───── DATASET EXCERPT

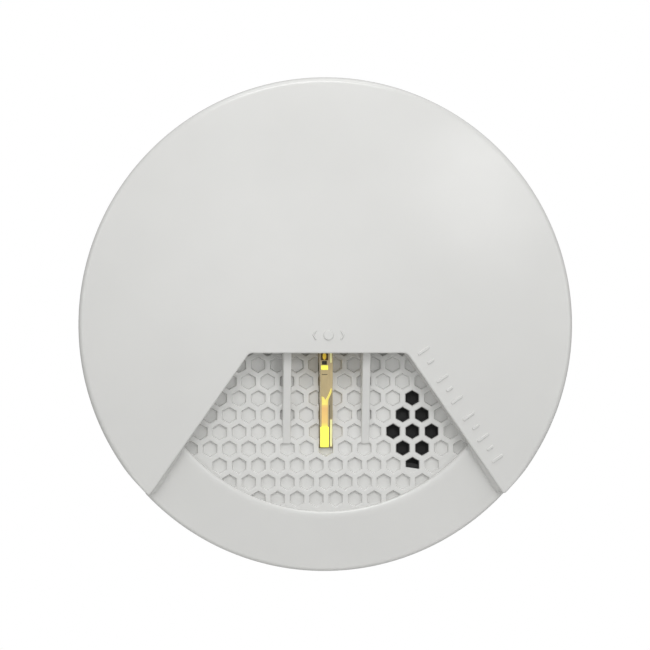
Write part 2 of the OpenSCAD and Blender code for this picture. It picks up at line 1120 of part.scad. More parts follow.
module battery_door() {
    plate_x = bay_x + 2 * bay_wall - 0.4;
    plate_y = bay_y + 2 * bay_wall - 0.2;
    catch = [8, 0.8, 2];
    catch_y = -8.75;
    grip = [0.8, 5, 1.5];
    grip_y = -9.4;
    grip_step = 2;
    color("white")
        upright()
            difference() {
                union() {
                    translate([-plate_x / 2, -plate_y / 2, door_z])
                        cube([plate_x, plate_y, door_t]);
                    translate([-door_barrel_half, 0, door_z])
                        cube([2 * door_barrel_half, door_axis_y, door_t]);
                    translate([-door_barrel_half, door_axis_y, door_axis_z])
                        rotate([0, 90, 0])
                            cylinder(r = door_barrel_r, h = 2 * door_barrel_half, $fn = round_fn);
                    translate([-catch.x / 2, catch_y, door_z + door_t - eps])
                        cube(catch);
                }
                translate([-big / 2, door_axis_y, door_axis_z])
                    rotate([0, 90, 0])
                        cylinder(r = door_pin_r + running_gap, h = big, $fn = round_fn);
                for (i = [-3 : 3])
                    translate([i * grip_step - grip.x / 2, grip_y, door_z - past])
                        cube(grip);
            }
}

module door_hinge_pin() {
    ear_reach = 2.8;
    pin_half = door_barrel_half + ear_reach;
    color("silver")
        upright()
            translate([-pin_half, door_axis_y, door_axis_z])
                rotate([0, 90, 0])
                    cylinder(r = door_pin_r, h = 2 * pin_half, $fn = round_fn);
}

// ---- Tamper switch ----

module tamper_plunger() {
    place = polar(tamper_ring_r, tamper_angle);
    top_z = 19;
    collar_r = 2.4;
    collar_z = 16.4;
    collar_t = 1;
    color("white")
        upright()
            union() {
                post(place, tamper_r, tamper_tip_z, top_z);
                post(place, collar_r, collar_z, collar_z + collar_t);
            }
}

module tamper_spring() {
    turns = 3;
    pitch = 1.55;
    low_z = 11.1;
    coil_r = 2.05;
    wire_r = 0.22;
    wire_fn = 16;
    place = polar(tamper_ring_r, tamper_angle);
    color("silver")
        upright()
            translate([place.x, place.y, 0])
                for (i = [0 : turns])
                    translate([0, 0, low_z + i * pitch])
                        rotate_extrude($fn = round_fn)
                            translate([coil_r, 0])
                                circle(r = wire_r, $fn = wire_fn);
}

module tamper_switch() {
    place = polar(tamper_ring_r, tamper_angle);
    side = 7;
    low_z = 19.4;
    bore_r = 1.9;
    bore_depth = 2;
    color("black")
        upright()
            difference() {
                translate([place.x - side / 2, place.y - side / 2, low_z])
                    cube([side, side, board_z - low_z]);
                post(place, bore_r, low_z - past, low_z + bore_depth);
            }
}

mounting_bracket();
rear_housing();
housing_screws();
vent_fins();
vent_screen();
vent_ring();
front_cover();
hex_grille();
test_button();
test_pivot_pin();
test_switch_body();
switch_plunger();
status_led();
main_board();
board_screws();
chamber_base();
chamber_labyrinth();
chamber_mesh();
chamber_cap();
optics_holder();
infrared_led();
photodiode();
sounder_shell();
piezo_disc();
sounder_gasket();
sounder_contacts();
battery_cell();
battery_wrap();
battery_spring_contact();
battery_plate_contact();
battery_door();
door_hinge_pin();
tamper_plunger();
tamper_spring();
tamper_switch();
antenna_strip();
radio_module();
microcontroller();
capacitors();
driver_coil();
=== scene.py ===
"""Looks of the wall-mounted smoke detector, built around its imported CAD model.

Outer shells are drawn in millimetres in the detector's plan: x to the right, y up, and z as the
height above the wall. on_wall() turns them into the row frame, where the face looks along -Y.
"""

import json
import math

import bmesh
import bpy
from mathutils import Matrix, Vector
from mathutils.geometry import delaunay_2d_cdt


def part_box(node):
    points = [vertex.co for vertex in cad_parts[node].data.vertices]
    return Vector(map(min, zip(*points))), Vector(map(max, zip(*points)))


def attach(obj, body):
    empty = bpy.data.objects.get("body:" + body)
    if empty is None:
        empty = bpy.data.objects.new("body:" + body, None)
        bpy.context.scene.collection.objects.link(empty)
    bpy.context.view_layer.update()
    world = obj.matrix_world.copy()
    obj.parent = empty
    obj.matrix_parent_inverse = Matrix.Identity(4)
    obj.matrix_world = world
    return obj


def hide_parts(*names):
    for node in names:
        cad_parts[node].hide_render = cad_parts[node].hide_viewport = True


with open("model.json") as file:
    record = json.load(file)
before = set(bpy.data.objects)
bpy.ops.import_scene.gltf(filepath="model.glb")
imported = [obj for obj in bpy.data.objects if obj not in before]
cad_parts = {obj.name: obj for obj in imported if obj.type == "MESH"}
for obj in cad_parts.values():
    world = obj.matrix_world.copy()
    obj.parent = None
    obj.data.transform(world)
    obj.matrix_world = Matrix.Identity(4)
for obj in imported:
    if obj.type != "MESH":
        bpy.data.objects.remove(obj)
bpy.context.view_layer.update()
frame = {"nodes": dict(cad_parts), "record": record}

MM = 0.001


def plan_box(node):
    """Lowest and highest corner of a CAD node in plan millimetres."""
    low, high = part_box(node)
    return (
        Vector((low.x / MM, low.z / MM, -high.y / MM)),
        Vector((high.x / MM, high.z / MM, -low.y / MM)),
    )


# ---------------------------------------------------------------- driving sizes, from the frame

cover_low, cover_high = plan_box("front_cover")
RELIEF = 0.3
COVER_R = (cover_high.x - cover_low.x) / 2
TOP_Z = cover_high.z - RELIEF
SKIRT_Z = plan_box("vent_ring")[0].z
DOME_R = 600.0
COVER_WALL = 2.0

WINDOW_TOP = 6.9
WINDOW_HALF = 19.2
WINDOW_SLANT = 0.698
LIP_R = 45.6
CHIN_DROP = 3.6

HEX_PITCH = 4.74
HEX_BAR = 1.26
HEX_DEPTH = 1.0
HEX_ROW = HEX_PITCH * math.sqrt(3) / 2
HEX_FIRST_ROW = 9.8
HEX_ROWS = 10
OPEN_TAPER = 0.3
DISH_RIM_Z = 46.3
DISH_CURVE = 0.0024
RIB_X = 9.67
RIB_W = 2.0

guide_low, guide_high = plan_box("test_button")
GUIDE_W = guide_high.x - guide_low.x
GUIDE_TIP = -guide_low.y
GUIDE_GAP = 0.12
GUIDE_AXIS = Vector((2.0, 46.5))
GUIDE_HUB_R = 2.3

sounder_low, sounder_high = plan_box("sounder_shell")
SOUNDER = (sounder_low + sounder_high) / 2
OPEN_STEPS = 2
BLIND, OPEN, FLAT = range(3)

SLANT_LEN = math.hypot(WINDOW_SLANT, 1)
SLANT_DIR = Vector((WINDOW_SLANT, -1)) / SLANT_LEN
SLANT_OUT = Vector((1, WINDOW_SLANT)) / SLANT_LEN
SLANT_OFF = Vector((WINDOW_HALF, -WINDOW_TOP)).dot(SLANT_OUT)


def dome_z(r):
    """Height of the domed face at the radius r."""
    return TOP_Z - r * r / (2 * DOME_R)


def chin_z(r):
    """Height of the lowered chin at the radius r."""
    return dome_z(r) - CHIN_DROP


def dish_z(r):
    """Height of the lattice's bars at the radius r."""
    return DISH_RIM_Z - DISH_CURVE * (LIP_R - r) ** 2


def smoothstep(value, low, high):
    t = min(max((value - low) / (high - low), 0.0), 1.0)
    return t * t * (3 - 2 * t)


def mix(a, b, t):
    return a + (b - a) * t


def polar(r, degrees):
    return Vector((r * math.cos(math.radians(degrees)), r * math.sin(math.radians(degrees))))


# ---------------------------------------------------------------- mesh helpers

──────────

- **TASK PROMPT**
Give back exactly the lines from the line that has "mounting_bracket();" to the line that has "points = [vertex.co", both included, and leave out all others.

- **ANSWER**
mounting_bracket();
rear_housing();
housing_screws();
vent_fins();
vent_screen();
vent_ring();
front_cover();
hex_grille();
test_button();
test_pivot_pin();
test_switch_body();
switch_plunger();
status_led();
main_board();
board_screws();
chamber_base();
chamber_labyrinth();
chamber_mesh();
chamber_cap();
optics_holder();
infrared_led();
photodiode();
sounder_shell();
piezo_disc();
sounder_gasket();
sounder_contacts();
battery_cell();
battery_wrap();
battery_spring_contact();
battery_plate_contact();
battery_door();
door_hinge_pin();
tamper_plunger();
tamper_spring();
tamper_switch();
antenna_strip();
radio_module();
microcontroller();
capacitors();
driver_coil();
=== scene.py ===
"""Looks of the wall-mounted smoke detector, built around its imported CAD model.

Outer shells are drawn in millimetres in the detector's plan: x to the right, y up, and z as the
height above the wall. on_wall() turns them into the row frame, where the face looks along -Y.
"""

import json
import math

import bmesh
import bpy
from mathutils import Matrix, Vector
from mathutils.geometry import delaunay_2d_cdt


def part_box(node):
    points = [vertex.co for vertex in cad_parts[node].data.vertices]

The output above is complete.